The gals inside did not speak English and refused to slow down their French and got pretty frustrated when I couldn’t answer their questions. Finally the gentleman who tried to help me and another kind gentleman managed to get the questions answered (how much in euros did I want to put in the car…how should I know? I don’t know how big the tank is and therefore can’t do the math on how much to put in). I finally got the tank filled, emptied my own tank, and got back on the freeway to take the most direct route to Barcelona.
The rest of the drive into Barcelona was pretty easy and I was going to arrive about 20 minutes before Radhika. A few things to note about driving in Barcelona.
- There are a lot of one way streets
- There are weird, circular intersections
- There are some weird streets with weird left and right turns
- Otherwise it’s a lot like driving in Paris
After getting an alternative address from Radhika and where to wait, I sat in my car, parked in front of a driveway, and proceeded to meditate for 5 minutes and people watch. Lots of people were out walking, both with and without dogs. It was a lovely night.
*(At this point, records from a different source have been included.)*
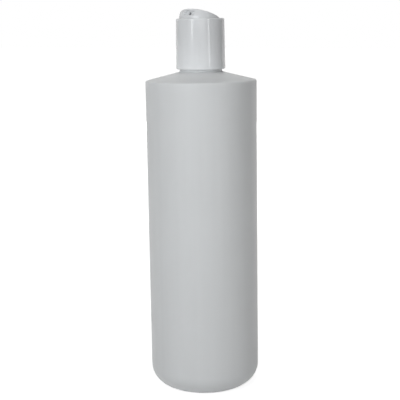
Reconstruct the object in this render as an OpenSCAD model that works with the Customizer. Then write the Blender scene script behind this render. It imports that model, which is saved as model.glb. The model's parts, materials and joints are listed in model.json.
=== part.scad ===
// Round squeeze bottle with a screw cap and a tilting pour disc.
// Millimetres, +Z up, origin at the centre of the base, spout towards -Y.

/* [Bottle] */
// Outside diameter of the body
body_d = 62; // [50:0.5:80]
// Height of the shoulder's corner above the base
body_h = 175.5; // [120:0.1:220]
// Slope of the shoulder above the horizontal, in degrees
shoulder_slope = 14; // [8:0.1:25]
// Rounding of the shoulder's corner
shoulder_r = 1.6; // [1.2:0.1:4]
// Rounding where the shoulder meets the neck
root_r = 1; // [0.4:0.1:1.2]
// Thickness of the blown wall
wall = 1; // [0.6:0.1:1.1]
// Thickness of the base
base_wall = 1.3; // [0.8:0.1:2]
// How far the heel curves in towards the base
heel_in = 12.4; // [6:0.1:16]
// How high the heel's curve reaches
heel_up = 11.8; // [6:0.1:18]
// Width of the flat ring that the bottle stands on
ring_w = 1.8; // [1:0.1:4]
// Rise of the base inside the standing ring
base_rise = 1.8; // [0.8:0.1:4]

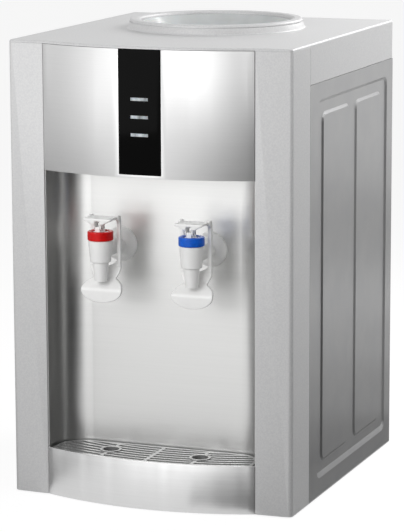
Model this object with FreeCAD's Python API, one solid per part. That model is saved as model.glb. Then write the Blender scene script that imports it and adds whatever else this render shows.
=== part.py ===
import FreeCAD, Part
import math
import os

V = FreeCAD.Vector
X = V(1, 0, 0)
Y = V(0, 1, 0)
Z = V(0, 0, 1)

# A tabletop hot and cold water dispenser that takes its bottle from above.
# Millimetres. x = 0 is the middle, y = 0 the front faces of the pillars with
# +y to the rear, z = 0 the table. The written parts are moved so that the
# origin is the middle of the whole footprint.

# Overall form
body_width = 300.0
body_depth = 327.0           # pillar faces to the outside of the rear panel
body_height = 464.0          # table to the flat of the top cover
front_bow = 21.0             # how far panel, lip and tray stand out at the middle
pillar_width = 38.0
pillar_sweep = 1.5           # the pillar's outer edge lies this far back
corner_radius = 4.0
shell_lift = 1.0             # the shells stop this far above the table
seam = 0.4                   # gap between neighbouring covers
shell = 2.5                  # moulded wall
sheet = 1.0                  # painted steel sheet
flange = 12.0                # folded edges of shells and sheets
rear_flange = 18.0           # wider folded edge that takes the rear screws
running = 0.05               # radial clearance of pins, stems and shafts
past = 1.0                   # how far a cutting shape runs past what it cuts

# Front
bezel_depth = 54.0           # side faces of the bezel
panel_height = 126.5         # upper panel, up to the top cover's lip
panel_seat_y = 8.0           # the upper panel's returns end here
lip = 2.5                    # top cover's edge above the panel
tray_top = 50.0
sill_height = 19.0
bay_back = 46.0              # face of the stainless tap panel
bay_corner = 30.0            # its rounded inside corners
tap_sheet = 0.8

# Indicator strip
strip_width = 44.5
strip_rise = 3.0             # its lower end above the panel's
strip_sheet = 1.8
strip_proud = 0.3
strip_fit = 0.1              # gap round the strip and the light bars
lens_width = 18.2
lens_height = 3.0
lens_pitch = 17.5
lens_drop = 66.5             # middle light bar below the lip
lens_depth = 7.0
lens_count = 3
post_radius = 3.0
post_reach = 28.0            # board posts above and below the middle light bar
board_sheet = 1.6
light_board_width = 32.0
light_board_height = 70.0
plug_width = 16.0
plug_depth = 6.0
plug_height = 8.0
plug_rise = 4.0              # plug above the board's lower end

# Top cover, collar and bottle seat
cover_sides = 40.3           # height of the cover's side and rear faces
cover_round = 2.25
collar_base_radius = 92.0
collar_height = 10.0
collar_bore = 79.0
collar_rim = 10.4
rim_inner_round = 3.0
rim_outer_round = 2.4
rim_groove = 0.7             # seam line round the collar, below its rim
rim_groove_drop = 3.3        # its lower edge below the rim
collar_foot_round = 2.0
collar_foot = 2.2
seat_ledge = 7.0             # ledge in the collar that carries the seat
seat_clearance = 0.4
seat_edge_drop = 3.6         # seat's edge below the collar's rim
seat_wall = 2.2
dish_radius = 48.0           # where the dish turns flatter
dish_drop = 23.0             # that turn below the flat of the cover
dish_round = 10.0
throat_radius = 29.5         # takes a 55 mm bottle neck
throat_drop = 28.0           # its upper edge below the flat of the cover
throat_length = 24.0
throat_round = 5.2

# Side panels
recess_depth = 1.6
bevel = 3.0                  # pressed slopes, seen square to the panel
recess_sill = 5.5            # wider slope along the recess's lower edge
recess_front = 24.0          # recess inside the panel's edges
recess_rear = 21.0
recess_low = 18.7
recess_top = 17.5
pad_front = 15.0             # raised pads inside the recess
pad_rear = 19.0
pad_low = 15.4
pad_top = 13.6
pad_gap = 20.0
pad_step = 1.4
press_radius = 9.0

# Base, feet and drip tray
base_sheet = 3.0
base_rim = 8.0
base_inset = 4.0
tongue_side = 2.0            # base tongue clear of the pillars
tongue_front = 1.5           # and behind the tray's apron
board_post_radius = 4.0
foot_radius = 12.0
foot_edge = 1.0
foot_height = 3.0
foot_inset_x = 26.0
foot_front_y = 24.0
foot_rear_inset = 31.0
tray_wall = 2.0
tray_clearance = 0.6
tray_lift = 0.3
apron_end = 1.6              # tray's apron ends this far behind the pillar faces
grille_thickness = 3.4
grille_drop = 0.4            # grille below the tray's front lip
grille_border = 3.6
slot_count = 7
slot_width = 4.4
rib_width = 3.6
drain_hole_radius = 8.5
drain_ring = 2.4
drain_ring_proud = 0.7
drain_hole_y = 14.0

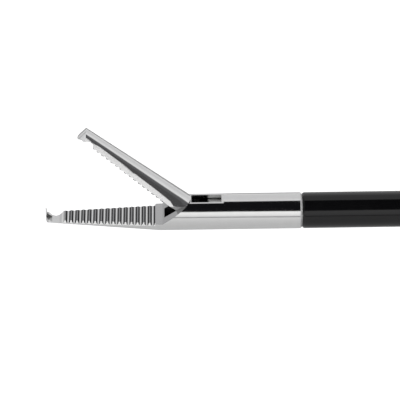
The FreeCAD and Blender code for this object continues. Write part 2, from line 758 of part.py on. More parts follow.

Finally Radhika and Cezar arrived to show me where to park. If you haven’t dealt with parking structures in Europe, let me tell you that they are frighteningly small and narrow. I bow down to Cezar because at one point I was going to hit a post and turned the car over to him and I could not believe what what magic he worked in that garage. Needless to say that on Thursday he will be getting the car out of the garage so I can drive to Marseilles.
And then we were off to dinner at El Tracaluz in the center of town (as recommended by my friend Lenna). And here’s the funny part…Radhika and I live 30 minutes away from each other in the Bay Area but last saw each other in Helsinki in December and had to meet up in Barcelona to get time together.
It was worth the wait. And now the question is, what city/country are we going to meet in next?